A de nombreuses reprises, le public prouve qu’à ses capacités d’excitation corporelle se conjugue une bonne maîtrise des sections de chant les plus emblématiques de la discographie des Anglais : les refrains de “Moving To New York”, “1996”, “Tokyo (Vampires & Wolves)”, “Turn”, sont chantés à tue-tête, et le premier rôle est laissé à l’audience sur les “This is no Bridget Jones” du pont de “Kill The Director” tandis que musiciens et fans s’offrent l’a cappella de “Tales Of Girls, Boys And Marsupials” dans un unisson superbe.
Dans un registre propre à l’univers paradoxal des Wombats, cette énergie débordante se marie à la perfection avec la sorte de nonchalance bon enfant qui émane de la prestation de Matthew Murphy, Daniel Haggis et Tord Øverland-Knudsen. Le premier livre des anecdotes sur certaines chansons, rit de ses erreurs techniques et dédie “Lethal Combination”, réduite à une version acoustique, à Paris en l’honneur des nombreuses bonnes soirées passées dans la capitale. Pour le reste, les paroles amusantes et cyniques de ses compositions se chargent de retranscrire l’étonnant mélange de sérieux et de fun que chacun connaît aux Britanniques. Derrière sa batterie, Haggis n’en est pas moins le plus bavard du concert et multiplie les interactions – en Français ! – avec l’auditoire. Une mascotte à l’effigie d’un wombat rejoint les musiciens sur “Ready For The High”, et ce sont quatre d’entre elles qui font irruption sur scène pendant “Let’s Dance To Joy Division”, accentuant l’aspect loufoque et attachant de la marque Wombats.

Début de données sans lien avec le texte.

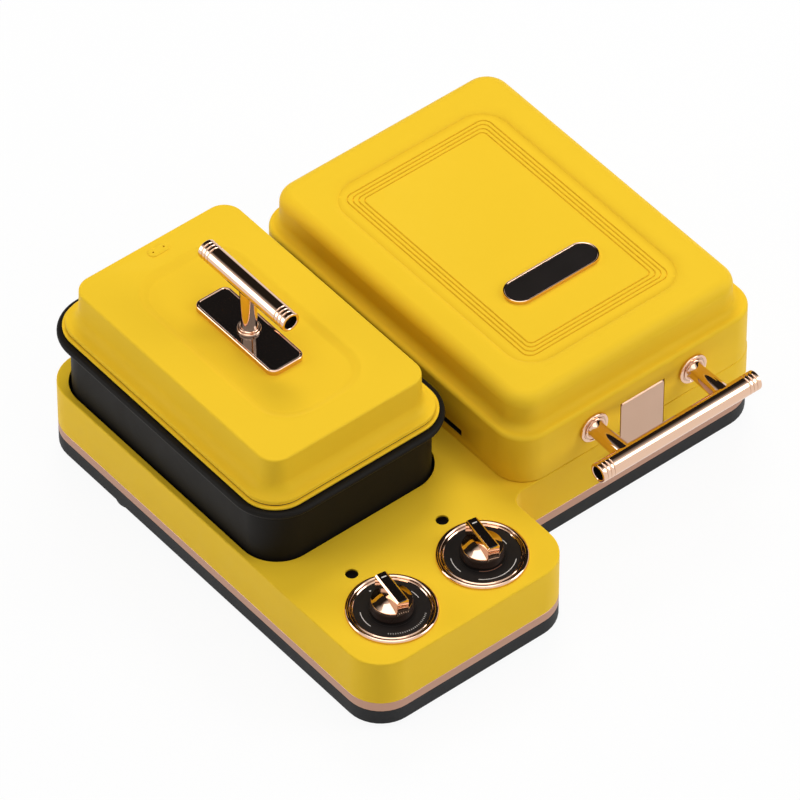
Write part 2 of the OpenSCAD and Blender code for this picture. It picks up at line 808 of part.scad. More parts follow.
// A dished cooking plate with its floor at the bottom, its flange's top at the height h, and ribs inside
module cooking_plate(h) {
    difference() {
        union() {
            slab(flange_w, flange_l, flange_r, h - flange_t, h);
            slab(basin_w, basin_l, basin_r, 0, h);
        }
        slab(basin_w - 2 * plate_t, basin_l - 2 * plate_t, basin_r - plate_t, plate_t, h + 1);
    }
    for (i = [0:ribs - 1])
        translate([0, (i - (ribs - 1) / 2) * rib_pitch, plate_t + rib_h / 2])
            cube([basin_w - 2 * plate_t - 2 * rib_end, rib_w, rib_h + eps], center = true);
}

module lower_plate() color("DarkSlateGray") at_press() difference() {
    translate([0, 0, lower_floor_z]) cooking_plate(deck_z + flange_t - lower_floor_z);
    for (x = [-plate_screw_x, plate_screw_x], y = [-plate_screw_y, plate_screw_y])
        translate([x, y, lower_floor_z - 1]) cylinder(r = boss_screw_r, h = plate_t);
}

module lower_element() color("SlateGray") at_press()
    element(press_element_w, press_element_l, lower_element_z, -press_pin_drop);

module lower_reflector() color("Silver") at_press() difference() {
    slab(tray_w, tray_l, tray_r, lower_tray_z, deck_z - wall);
    slab(tray_w - 2 * tray_t, tray_l - 2 * tray_t, tray_r - tray_t, lower_tray_z + tray_t, deck_z);
    for (x = [-plate_screw_x, plate_screw_x], y = [-plate_screw_y, plate_screw_y])
        translate([x, y, lower_tray_z - 1]) cylinder(r = screw_r, h = tray_t + 2);
    pin_holes(press_element_w, press_element_l, lower_tray_z + tray_t / 2);
}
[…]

Finalement, ce sont bien les paroles de cette dernière qui résument au mieux la soirée : “Everything is going wrong but we’re so happy“, s’exclame l’ensemble de la salle. De quoi conclure en beauté l’esprit The Wombats : une expression satirique des malheurs du monde déguisée en hymnes festifs et redoutablement joyeux.